» Given instruction:
Extract exactly those lines that lie between the start of the material and the line with "paint(tie, BLACK, 0.7)", including both boundary lines and no others.

··· Information provided

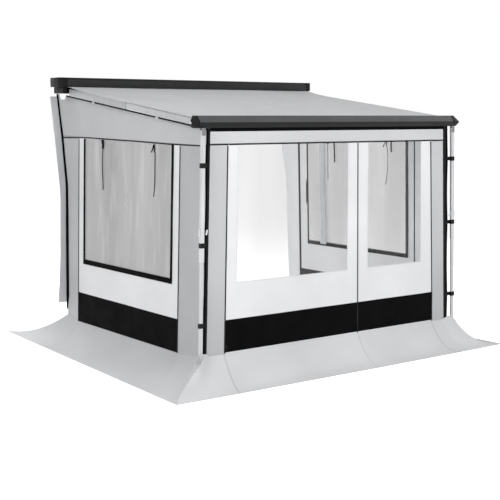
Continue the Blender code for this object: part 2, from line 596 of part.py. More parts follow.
    side_door = slab("side_door_" + word, [side_loop(side, door_loop), side_loop(side, hole)], CLOTH, side_frame(side))
    set_origin(side_door, (side * side_x(SIDE_BOTTOM), SIDE_ZIP_REAR, SIDE_BOTTOM))
    paint(side_door, WHITE, 0.7)
    lip = 0.0008
    pane = [(w0 + lip, SIDE_SILL + lip), (w1 - lip, SIDE_SILL + lip), (w1 - lip, head_z(w1) - top_room - lip),
            (w0 + lip, head_z(w0) - top_room - lip)]
    window = slab("side_window_" + word, [side_loop(side, pane)], CLOTH, side_frame(side))
    hinge_z = head_z((w0 + w1) / 2) - top_room - lip
    set_origin(window, (side * side_x(hinge_z), (w0 + w1) / 2, hinge_z))
    carry(window, side_door)
    paint(window, FOIL, 0.3)
    for y_top, y_low, low, end in ((1.695, 1.69, 1.51, "rear"), (0.81, 0.778, 1.50, "front")):
        top = head_z(y_top) - top_room - 0.012
        tie = slab("window_tie_" + word + "_" + end, [side_loop(side, [
            (y_low - 0.006, low), (y_low + 0.006, low), (y_top + 0.006, top), (y_top - 0.006, top)])],
            0.0015, side_frame(side, 0.0015 + GAP, 0.0015))
        carry(tie, window)
        paint(tie, BLACK, 0.7)

    # Draught flap: it turns outwards behind the wall's rear edge and lies against the van
    bm = bmesh.new()
    rings = []
    for z in sorted({z for z, width in FLAP_WIDTH} | {z for z, y in WALL_REAR[1:]} | {2.2}):
        inner = side_x(z) - CLOTH / 2
        outer = side_x(z) + flap_width(z)
        front = FRONT_Y + rear_y(z) + SEAM
        ring = ((inner, front), (outer, front), (outer, front + CLOTH), (inner, front + CLOTH))
        rings.append([bm.verts.new((side * x, y, z)) for x, y in ring])
    for low, high in zip(rings, rings[1:]):
        for a in range(4):
            b = (a + 1) % 4
            bm.faces.new((low[a], low[b], high[b], high[a]))
    bm.faces.new(rings[0])
    bm.faces.new(rings[-1])
    flap = from_bmesh("draught_flap_" + word, bm)
    paint(flap, PALE, 0.8)

# Front wall: valance, corner strips, two zip-in door panels and their windows
edge_in = HALF_W - EDGE_W / 2 + 0.002 - SEAM
valance = slab("front_valance", [panel(-edge_in, edge_in, HEAD_Z + SEAM, VALANCE_TOP)], CLOTH, front_frame(0))
paint(valance, PALE, 0.8)
corners = (("left", -edge_in, ZIP_LEFT - SEAM), ("right", ZIP_RIGHT + SEAM, edge_in))
for word, x0, x1 in corners:
    strip = slab("front_corner_" + word, [panel(x0, x1, FRONT_BOTTOM, HEAD_Z)], CLOTH, front_frame(0))
    paint(strip, PALE, 0.8)
doors = (("left", ZIP_LEFT, ZIP_MID - SEAM / 2, ZIP_LEFT), ("right", ZIP_MID + SEAM / 2, ZIP_RIGHT, ZIP_RIGHT))
for (word, x0, x1, hinge_x), (a, b) in zip(doors, FRONT_WINDOWS):
    frame_top = HEAD_Z - 0.030
    loops = [panel(x0, x1, FRONT_BOTTOM, HEAD_Z - SEAM), panel(a, b, WINDOW_SILL, frame_top)]
    door = slab("front_door_" + word, loops, CLOTH, front_frame(0))
    set_origin(door, (spread(hinge_x, FRONT_BOTTOM), 0, FRONT_BOTTOM))
    paint(door, WHITE, 0.7)
    sight = slab("front_window_" + word, [panel(a + 0.0008, b - 0.0008, WINDOW_SILL + 0.0008, frame_top - 0.0008)],
                 CLOTH, front_frame(0))
    carry(sight, door)
    paint(sight, FOIL, 0.1)
    zip_x = spread(x0, SLIDER_Z) + ZIP_BESIDE if word == "left" else spread(x1, SLIDER_Z) - ZIP_BESIDE
    slider = block("zip_slider_" + word, (0.012, 0.006, 0.02), (zip_x, -0.0036, SLIDER_Z))
    weld(slider, block("zip_pull_" + word, (0.006, 0.0025, 0.045), (zip_x, -0.0074, SLIDER_Z - 0.018)))
    paint(slider, BLACK, 0.4, 0.5)
mid_x = spread(ZIP_MID, SLIDER_Z) - ZIP_BESIDE
slider = block("zip_slider_middle", (0.012, 0.006, 0.02), (mid_x, -0.0036, SLIDER_Z))
weld(slider, block("zip_pull_middle", (0.006, 0.0025, 0.045), (mid_x, -0.0074, SLIDER_Z - 0.018)))
paint(slider, BLACK, 0.4, 0.5)


# Mud skirts: a grid bent to the flare, then given its thickness
def along(points, u):
    for (u0, *a), (u1, *b) in zip(points, points[1:]):
        if u <= u1 + 1e-9:
            t = (u - u0) / (u1 - u0)
            return [p + (q - p) * t for p, q in zip(a, b)]
    return list(points[-1][1:])


def flare(name, cells, top_of, hem_of, power_of, drop_of, flip):
    bm = bmesh.new()
    rows = 12
    bmesh.ops.create_grid(bm, x_segments=len(cells) - 1, y_segments=rows, size=0.5)
    for vert in bm.verts:
        u = cells[round((vert.co.x + 0.5) * (len(cells) - 1))]
        row = round((vert.co.y + 0.5) * rows)
        out = max(0.0, (row - 1) / (rows - 1)) ** 1.4
        top = Vector(top_of(u))
        hem = Vector(hem_of(u))
        flat = top.lerp(hem, out)
        hang = top.z - (drop_of(u) if row else 0.0)
        vert.co = (flat.x, flat.y + FRONT_Y, hang * (1 - out) ** power_of(u))
    mesh = bpy.data.meshes.new(name)
    bm.to_mesh(mesh)
    bm.free()
    if flip:
        mesh.flip_normals()
    made = keep(name, mesh)
    skin = made.modifiers.new("cloth", "SOLIDIFY")
    skin.thickness = CLOTH
    skin.offset = 1.0
    skin.use_even_offset = False
    return made


def cells_of(tables, step):
    """Places along the top edge: every mark of the tables, and steps between them."""
    marks = sorted({p[0] for table in tables for p in table})
    found = []
    for a, b in zip(marks, marks[1:]):
        count = max(1, math.ceil((b - a) / step))
        found += [a + (b - a) * k / count for k in range(count)]
    return found + [marks[-1]]


mitre = 0.0015
front_skirt = flare("skirt_front", cells_of((FRONT_TOP, FRONT_HEM, FRONT_POWER), 0.06), lambda u: along(FRONT_TOP, u),
                    lambda u: (*along(FRONT_HEM, u), 0.0), lambda u: along(FRONT_POWER, u)[0], lambda u: 0.008, True)
paint(front_skirt, PALE, 0.8)
for side, word in ((-1, "left"), (1, "right")):
    corner_x, corner_z = CORNER[side]
    corner_out = corner_x + mitre - side_x(corner_z)
    z_at = SKIRT_TOP_FRONT - (FRONT_BOTTOM - SIDE_BOTTOM) * 0.067 / SIDE_ZIP_FRONT
    side_top_rows = ((0.0, corner_out, CORNER_Y + mitre, corner_z), (0.012, corner_out, 0.012, corner_z + 0.002),
                     (0.026, 0.0, 0.067, z_at), (0.167, 0.0, SIDE_ZIP_FRONT, SKIRT_TOP_SIDE),
                     (0.905, 0.0, SIDE_ZIP_REAR, SKIRT_TOP_SIDE), (1.0, 0.0, WALL_REAR[0][1], WALL_REAR[0][0] - 0.0005))

    def side_top(u, side=side, rows=side_top_rows):
        out, y, z = along(rows, u)
        return (side * (side_x(z) + out), y, z)

    def side_hem(u, side=side):
        x, y = along(SIDE_HEM, u)
        return (side * (x + mitre), y + mitre, 0.0)

    made = flare("skirt_" + word, cells_of((side_top_rows, SIDE_HEM, SIDE_POWER[side]), 0.06), side_top, side_hem,
                 lambda u, side=side: along(SIDE_POWER[side], u)[0], lambda u: along(SIDE_DROP, u)[0], side > 0)
    paint(made, GREY, 0.8)
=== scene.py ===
# %% [markdown]
# # Dressing a van awning room
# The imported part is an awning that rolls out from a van, with a zip-on room hanging under it. Its solids
# already stand in the right places, so this lesson only adds what makes it look real: cloth that hangs in
# folds, zips, clear film, soft edges on the metal, and finishes made of nodes. Every new piece is tied to
# the body that it moves with.

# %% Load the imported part
import json
import math
import bpy
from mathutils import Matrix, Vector, noise

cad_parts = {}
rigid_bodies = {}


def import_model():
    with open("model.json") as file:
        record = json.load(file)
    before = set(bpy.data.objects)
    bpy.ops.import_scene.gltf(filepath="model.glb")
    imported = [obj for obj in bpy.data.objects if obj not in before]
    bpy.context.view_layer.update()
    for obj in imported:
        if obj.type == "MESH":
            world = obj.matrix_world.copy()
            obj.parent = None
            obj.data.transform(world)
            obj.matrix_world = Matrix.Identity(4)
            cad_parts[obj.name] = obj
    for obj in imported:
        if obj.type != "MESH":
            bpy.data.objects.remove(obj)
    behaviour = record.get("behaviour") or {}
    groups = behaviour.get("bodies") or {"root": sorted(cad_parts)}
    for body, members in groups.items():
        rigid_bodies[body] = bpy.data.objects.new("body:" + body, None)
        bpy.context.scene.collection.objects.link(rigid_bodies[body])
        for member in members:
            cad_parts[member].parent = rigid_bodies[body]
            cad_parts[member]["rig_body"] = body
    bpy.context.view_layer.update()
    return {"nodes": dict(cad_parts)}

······

» Solution for this exercise:
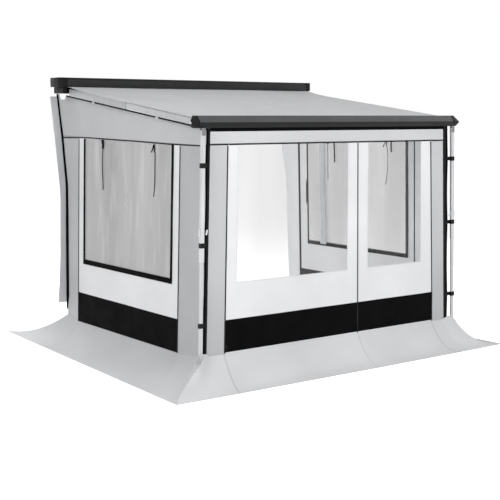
Continue the Blender code for this object: part 2, from line 596 of part.py. More parts follow.
    side_door = slab("side_door_" + word, [side_loop(side, door_loop), side_loop(side, hole)], CLOTH, side_frame(side))
    set_origin(side_door, (side * side_x(SIDE_BOTTOM), SIDE_ZIP_REAR, SIDE_BOTTOM))
    paint(side_door, WHITE, 0.7)
    lip = 0.0008
    pane = [(w0 + lip, SIDE_SILL + lip), (w1 - lip, SIDE_SILL + lip), (w1 - lip, head_z(w1) - top_room - lip),
            (w0 + lip, head_z(w0) - top_room - lip)]
    window = slab("side_window_" + word, [side_loop(side, pane)], CLOTH, side_frame(side))
    hinge_z = head_z((w0 + w1) / 2) - top_room - lip
    set_origin(window, (side * side_x(hinge_z), (w0 + w1) / 2, hinge_z))
    carry(window, side_door)
    paint(window, FOIL, 0.3)
    for y_top, y_low, low, end in ((1.695, 1.69, 1.51, "rear"), (0.81, 0.778, 1.50, "front")):
        top = head_z(y_top) - top_room - 0.012
        tie = slab("window_tie_" + word + "_" + end, [side_loop(side, [
            (y_low - 0.006, low), (y_low + 0.006, low), (y_top + 0.006, top), (y_top - 0.006, top)])],
            0.0015, side_frame(side, 0.0015 + GAP, 0.0015))
        carry(tie, window)
        paint(tie, BLACK, 0.7)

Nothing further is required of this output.